Feminist heist movie Widows premieres at Toronto film fest

TORONTO • Director Steve McQueen returned to the limelight at the Toronto film festival on Sunday with the feminist heist movie, Widows, at a time when calls are multiplying for heftier roles for women.

It has been five years since the British director released his last movie, 12 Years A Slave (2013), which won an Academy Award for Best Picture, and other accolades.

His newest film, starring Viola Davis - the first black woman to be nominated for three Academy Awards, winning Best Supporting Actress for Fences (2016) last year - was adapted from Lynda La Plante's 1983 to 1985 British television series, which McQueen says "just spoke to me as a 13-year-old black boy in London".

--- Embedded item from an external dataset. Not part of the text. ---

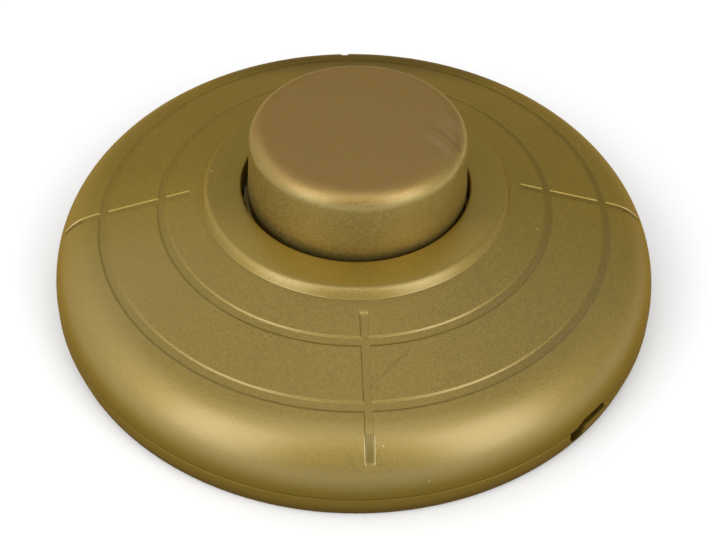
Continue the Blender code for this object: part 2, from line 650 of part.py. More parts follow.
def make_cage():
    """The inverted cup over the contacts: it keeps the rotor down and seats the spring on top."""
    hole = NECK_RADIUS + SEAT_GAP
    collar = hole + CAGE_COLLAR_WALL
    inner = CAGE_RADIUS - CAGE_WALL
    bottom = FLOOR_TOP + SEAT_GAP
    profile = [
        (hole, CAGE_SEAT + CAGE_COLLAR_HEIGHT),
        (collar, CAGE_SEAT + CAGE_COLLAR_HEIGHT),
        (collar, CAGE_SEAT),
        (CAGE_RADIUS, CAGE_SEAT),
        (CAGE_RADIUS, bottom),
        (inner, bottom),
        (inner, CAGE_UNDERSIDE),
        (hole, CAGE_UNDERSIDE),
    ]
    cage = turned("mechanism_cage", profile, SMALL_SIDES + 8, BLACK)
    lug_low = FLOOR_TOP + LUG_BOSS_HEIGHT + SEAT_GAP
    lug_high = lug_low + LUG_THICKNESS
    for index, (x, y) in enumerate(CAGE_SCREW_SPOTS):
        side = math.copysign(1, y)
        web_length = LUG_DISTANCE - inner - CAGE_WALL / 3
        web_size = (2 * LUG_RADIUS - DECK_MARGIN, web_length, LUG_THICKNESS)
        web_centre = (x, side * (LUG_DISTANCE - web_length / 2), (lug_low + lug_high) / 2)
        join(cage, block(f"lug_web_{index}", web_size, web_centre))
        join(cage, rods(f"lug_{index}", [(x, y)], LUG_RADIUS, lug_low, lug_high, 16))
    shank_hole = CAGE_SCREW[0] + SCREW_CLEARANCE
    below = lug_low - SEAT_GAP
    cut(cage, rods("lug_holes", CAGE_SCREW_SPOTS, shank_hole, below, lug_high + SEAT_GAP, SCREW_SIDES))
    relief = LUG_RADIUS + SEAT_GAP
    cut(cage, rods("boss_relief", CAGE_SCREW_SPOTS, relief, FLOOR_TOP - SEAT_GAP, lug_low, 16))
    window_top = CROSS_BOTTOM + SEAT_GAP
    window_size = (4 * CAGE_RADIUS, CAGE_WINDOW_WIDTH, window_top - FLOOR_TOP)
    cut(cage, block("cage_windows", window_size, (0, 0, (window_top + FLOOR_TOP) / 2)))
    return cage


def make_cross():
    """The moving contact: a sheet cross on the rotor's square, half a pitch off the line contacts."""
    arms = 4
    half = CROSS_ARM_WIDTH / 2
    throat = DRIVE_SQUARE
    outline = []
    for arm in range(arms):
        angle = (arm + 0.5) * 2 * math.pi / arms
        along = Vector((math.cos(angle), math.sin(angle)))
        across = Vector((-along.y, along.x))
        outline += [
            tuple(along * throat - across * half),
            tuple(along * (CROSS_REACH - half / 2) - across * half),
            tuple(along * CROSS_REACH - across * half / 2),
            tuple(along * CROSS_REACH + across * half / 2),
            tuple(along * (CROSS_REACH - half / 2) + across * half),
            tuple(along * throat + across * half),
        ]
    side = DRIVE_SQUARE / 2 + SPINDLE_CLEARANCE
    square = [(side, side), (-side, side), (-side, -side), (side, -side)]
    return plate("contact_cross", outline, [square], CROSS_BOTTOM, CROSS_THICKNESS, BRASS)


def screw_hole(x, y, screw):
    return ring_of_points(x, y, screw[0] + SCREW_CLEARANCE, SCREW_SIDES)


def make_line_contact(name, side):
    """A sheet strip from one live terminal to the rivet under the cross."""
    half = TERMINAL_PAD / 2
    x, y = side * TERMINAL_X, TERMINAL_Y
    leaf = LEAF_WIDTH / 2
    tip = RIVET_DISTANCE - RIVET_RADIUS
    outline = [
        (x - side * half, y + half),
        (x + side * half, y + half),
        (x + side * half, y - half),
        (x - side * half / 2, -leaf),
        (side * tip, -leaf),
        (side * (tip - leaf / 2), -leaf / 2),
        (side * (tip - leaf / 2), leaf / 2),
        (side * tip, leaf),
        (x - side * half, leaf),
    ]
    strip = plate(name, outline, [screw_hole(x, y, TERMINAL_SCREW)], SHEET_BOTTOM, SHEET, BRASS)
    spots = [(side * RIVET_DISTANCE, 0)]
    rivet_low = SHEET_BOTTOM + SHEET / 2
    rivet = rods(name + "_rivet", spots, RIVET_RADIUS, rivet_low, SHEET_TOP + RIVET_HEIGHT, 16)
    return join(strip, rivet)


def link_ring(radius, reverse=False):
    """Points of the neutral link's arc between its two pads, on the negative Y side."""
    first = math.atan2(-TERMINAL_Y - TERMINAL_PAD / 2, TERMINAL_X - TERMINAL_PAD / 2)
    last = -math.pi - first
    angles = [first + (last - first) * i / LINK_STEPS for i in range(LINK_STEPS + 1)]
    if reverse:
        angles = angles[::-1]
    return [(radius * math.cos(a), radius * math.sin(a)) for a in angles]


def link_outline():
    half = TERMINAL_PAD / 2
    right, left, y = TERMINAL_X, -TERMINAL_X, -TERMINAL_Y
    outline = [
        (right - half, y - half / 3), (right - half, y + half), (right + half, y + half),
        (right + half, y - half),
    ]
    outline += link_ring(LINK_RADIUS + LINK_WIDTH / 2)[1:-1]
    outline += [
        (left - half, y - half), (left - half, y + half), (left + half, y + half),
        (left + half, y - half / 3),
    ]
    return outline + link_ring(LINK_RADIUS - LINK_WIDTH / 2, reverse=True)[1:-1]


def make_neutral_link():
    """The strip that joins the two neutral terminals past the mechanism."""
    holes = [screw_hole(side * TERMINAL_X, -TERMINAL_Y, TERMINAL_SCREW) for side in (1, -1)]
    return plate("neutral_link", link_outline(), holes, SHEET_BOTTOM, SHEET, BRASS)


def link_support():
    """A low curved wall on the base under the middle of the neutral link."""
    inner = LINK_RADIUS - LINK_WIDTH / 4
    outer = LINK_RADIUS + LINK_WIDTH / 4
    outline = link_ring(outer)[4:-4] + link_ring(inner, reverse=True)[4:-4]
    return plate("link_wall", outline, [], FLOOR_TOP - BASE_FLOOR / 2, DECK_HEIGHT + BASE_FLOOR / 2)


def make_screw(name, sizes, tip, seat, spot, turn, upside_down=False):
    """A slotted screw between its tip and the seat of its head, which may face down."""
    shank, head, head_height = sizes
    way = -1 if upside_down else 1
    profile = [
        (0, head_height),
        (head * 0.7, head_height * 0.92),
        (head, head_height * 0.45),
        (head, 0),
        (shank, 0),
        (shank, -(abs(seat - tip) - SCREW_TIP)),
        (0, -abs(seat - tip)),
    ]
    screw = turned(name, profile, SCREW_SIDES, STEEL)
    slot_size = (3 * head, SCREW_SLOT_WIDTH, 2 * SCREW_SLOT_DEPTH)
    slot = block(name + "_slot", slot_size, (0, 0, head_height))
    for piece in (screw, slot):
        piece.rotation_euler = (math.pi if way < 0 else 0, 0, math.radians(turn))
        piece.location = (spot[0], spot[1], seat)
    return cut(screw, slot)


def make_washer(name, spot):
    """The square clamp plate under a terminal screw."""
    half = WASHER_SIDE / 2
    x, y = spot
    outline = [(x - half, y - half), (x + half, y - half), (x + half, y + half), (x - half, y + half)]
    hole = screw_hole(x, y, TERMINAL_SCREW)
    return plate(name, outline, [hole], SHEET_TOP + SEAT_GAP, WASHER_THICKNESS, STEEL)


def make_clamp(name, side):
    """The bar that grips the cord: round ears for two screws and a pressing ridge between them."""
    x = side * CLAMP_X
    low = CLAMP_BOSS_TOP + SEAT_GAP
    half = CLAMP_WIDTH / 2
    outline = []
    for way in (1, -1):
        start = 0 if way > 0 else math.pi
        for step in range(7):
            angle = start + math.pi * step / 6
            outline.append((x + half * math.cos(angle), way * CLAMP_SPREAD + CLAMP_EAR * math.sin(angle)))
    holes = [screw_hole(x, way * CLAMP_SPREAD, CLAMP_SCREW) for way in (1, -1)]
    clamp = plate(name, outline, holes, low, CLAMP_THICKNESS, IVORY)
    ridge_size = (CLAMP_RIDGE, INLET_WIDTH - 2 * SEAT_GAP, CLAMP_RIDGE + CLAMP_THICKNESS / 2)
    ridge_low = low - CLAMP_RIDGE
    ridge = block(name + "_ridge", ridge_size, (x, 0, ridge_low + ridge_size[2] / 2))
    return join(clamp, ridge)


def make_spring():
    """The return spring round the selector, from the cage's seat to the button's ceiling."""
    low = CAGE_SEAT + SEAT_GAP + SPRING_WIRE / 2
    high = BUTTON_CEILING - SEAT_GAP - SPRING_WIRE / 2
    closed_rise = SPRING_WIRE + SEAT_GAP / 3
    active = SPRING_TURNS - 2 * SPRING_DEAD_TURNS
    open_rise = (high - low - 2 * closed_rise * SPRING_DEAD_TURNS) / active
    curve = bpy.data.curves.new("return_spring", "CURVE")
    curve.dimensions = "3D"
    curve.bevel_depth = SPRING_WIRE / 2
    curve.bevel_resolution = 2
    curve.use_fill_caps = True
    count = round(SPRING_TURNS * SPRING_POINTS_PER_TURN) + 1
    spline = curve.splines.new("POLY")
    spline.points.add(count - 1)
    for i, point in enumerate(spline.points):
        turns = i / SPRING_POINTS_PER_TURN
        first = min(turns, SPRING_DEAD_TURNS)
        last = max(0.0, turns - (SPRING_TURNS - SPRING_DEAD_TURNS))
        height = low + (first + last) * closed_rise + (turns - first - last) * open_rise
        angle = 2 * math.pi * turns
        point.co = (SPRING_RADIUS * math.cos(angle), SPRING_RADIUS * math.sin(angle), height, 1)
    spring = bpy.data.objects.new("return_spring", curve)
    curve.materials.append(STEEL)
    PARTS.objects.link(spring)
    return spring


def make_foot(name, spot):
    """A round rubber pad, sunk into the base and standing a little below it."""
    profile = [
        (0, FOOT_TOP),
        (FOOT_RADIUS, FOOT_TOP),
        (FOOT_RADIUS, FOOT_EDGE),
        (FOOT_RADIUS - FOOT_EDGE, 0),
        (0, 0),
    ]
    foot = turned(name, profile, SMALL_SIDES, RUBBER)
    foot.location = (spot[0], spot[1], 0)
    return foot


def build():
    make_cover()
    make_base()
    make_button()
    make_cage()
    make_rotor()
    make_cross()
    make_spring()
    make_line_contact("line_contact_in", 1)
    make_line_contact("line_contact_out", -1)
    make_neutral_link()
    blind = FOOT_STAND + BLIND_FLOOR + SEAT_GAP
    terminal_seat = SHEET_TOP + WASHER_THICKNESS + 2 * SEAT_GAP
    terminal_names = ("line_in", "neutral_in", "line_out", "neutral_out")
    for index, (name, spot) in enumerate(zip(terminal_names, TERMINAL_SPOTS)):
        make_washer("clamp_plate_" + name, spot)
        make_screw("terminal_screw_" + name, TERMINAL_SCREW, blind, terminal_seat, spot, SLOT_TURN * index)
    for name, side in (("in", 1), ("out", -1)):
        make_clamp("cord_clamp_" + name, side)
    clamp_seat = CLAMP_BOSS_TOP + CLAMP_THICKNESS + 2 * SEAT_GAP
    for index, spot in enumerate(CLAMP_SCREW_SPOTS):
        make_screw(f"cord_clamp_screw_{index + 1}", CLAMP_SCREW, blind, clamp_seat, spot, SLOT_TURN * index)
    cage_seat = FLOOR_TOP + LUG_BOSS_HEIGHT + LUG_THICKNESS + 2 * SEAT_GAP
    for index, spot in enumerate(CAGE_SCREW_SPOTS):
        make_screw(f"cage_screw_{index + 1}", CAGE_SCREW, blind, cage_seat, spot, SLOT_TURN * index)
    grip_end = BOSS_TOP + COVER_SCREW_GRIP
    head_seat = COVER_SCREW_SEAT - SEAT_GAP
    for index, spot in enumerate(COVER_SCREW_SPOTS):
        turn = SLOT_TURN * index
        make_screw(f"cover_screw_{index + 1}", COVER_SCREW, grip_end, head_seat, spot, turn, True)
    for index, spot in enumerate(FOOT_SPOTS):
        make_foot(f"foot_{index + 1}", spot)


build()
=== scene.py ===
"""Looks of the round inline foot switch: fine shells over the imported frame, finishes, light and camera."""
import math

import bmesh
import bpy
import numpy as np
from mathutils import Matrix, Quaternion, Vector


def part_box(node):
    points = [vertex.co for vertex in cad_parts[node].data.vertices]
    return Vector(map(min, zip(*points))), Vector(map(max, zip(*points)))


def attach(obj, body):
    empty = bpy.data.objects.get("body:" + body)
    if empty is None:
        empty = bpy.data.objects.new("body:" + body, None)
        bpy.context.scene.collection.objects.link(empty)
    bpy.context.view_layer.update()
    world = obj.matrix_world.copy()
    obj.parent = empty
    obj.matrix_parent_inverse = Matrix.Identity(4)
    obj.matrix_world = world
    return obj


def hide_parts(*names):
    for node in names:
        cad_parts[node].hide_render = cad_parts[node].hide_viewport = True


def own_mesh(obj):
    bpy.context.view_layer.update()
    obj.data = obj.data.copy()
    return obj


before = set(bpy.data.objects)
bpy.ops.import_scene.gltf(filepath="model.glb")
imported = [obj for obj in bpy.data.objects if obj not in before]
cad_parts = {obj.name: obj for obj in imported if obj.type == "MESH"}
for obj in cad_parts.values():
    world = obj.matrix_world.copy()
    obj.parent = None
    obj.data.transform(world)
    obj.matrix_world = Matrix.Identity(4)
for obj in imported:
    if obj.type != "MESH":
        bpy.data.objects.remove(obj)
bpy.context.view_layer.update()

MM = 0.001

# Fineness of the meshes
CUTTER_SIDES = 96
SHELL_COLUMNS = 300
BUTTON_COLUMNS = 192
SHOULDER_ROWS = 40
CRISP_ANGLE = math.radians(35)

# Housing, in millimetres, in the part's own frame
OUTER_RADIUS = 35.0
SEAM_HEIGHT = 3.3
BASE_RIM_TOP = 3.18
BASE_BOTTOM = 0.35
BASE_BOTTOM_RADIUS = 34.75
BASE_EDGE = 0.35
BASE_RIM_EDGE = 0.18
TRAY_FLOOR = 2.5
TRAY_RADIUS = 30.9
LIP_OUTER = 32.85
LIP_INNER = 31.65
LIP_TOP = 4.6
COVER_WALL = 1.8
HOLE_RADIUS = 12.87
COLLAR_TOP = 14.9
COLLAR_FLAT_RADIUS = 16.5
COLLAR_ROUND = 1.0
CONE_START = (17.45, 13.88)
SHOULDER_START = (30.0, 10.05)
SHOULDER_HANDLE = 3.6
RIM_HANDLE = 3.0
RIM_END_DROP = 0.4
SEAM_EDGE = 0.12
HOLE_EDGE = 0.25
PILLAR_CIRCLE = 27.6
PILLAR_ANGLES = (90, 225, 315)
PILLAR_SPACE = 2.5
RIB_ANGLES = (45, 135, 225, 315)
RIB_SPACE = 15.6

# Grooves in the cover: two rings, and four radial arms that end on the rim. Banks and steps are their soft sides,
# and lines are how far the mesh columns beside an arm's middle lie from it.
RING_GROOVES = ((21.42, 22.58), (28.2, 29.4))
GROOVE_DEPTH = 0.13
GROOVE_BANK = 0.2
GROOVE_STEP = 0.24
ARM_ANGLE = math.radians(47.3)
ARM_HALF_WIDTH = 0.5
ARM_BANK = 0.12
ARM_START = 18.9
ARM_START_SOFT = 0.1
ARM_END_HEIGHT = 7.45
ARM_END_SOFT = 0.15
ARM_DEEP_HEIGHT = 9.35
ARM_LINES = (0.8, 0.56, 0.5, 0.47, 0.44, 0.41, 0.38, 0.32, 0.15)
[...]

"On screen, these four women were being judged by their appearance rather than their character," McQueen told a press conference in Toronto for the film's world premiere. "And at that point, I was too."

In the film, Davis plays Veronica, who lives a cushy life in Chicago bought by her partner Rawlins, (Liam Neeson) who robs people.

When a job goes wrong, leaving Rawlins' gang dead, a local crime boss (Brian Tyree Henry) and his muscle (Daniel Kaluuya) come looking for the money, forcing Veronica to enlist the other women who lost their partners (Michelle Rodriguez, Cynthia Erivo and Elizabeth Debicki) for a heist of their own, to win their lives back.

The film, co-written by Gillian Flynn (Gone Girl, 2014), also stars Jacki Weaver, Colin Farrell and Robert Duvall.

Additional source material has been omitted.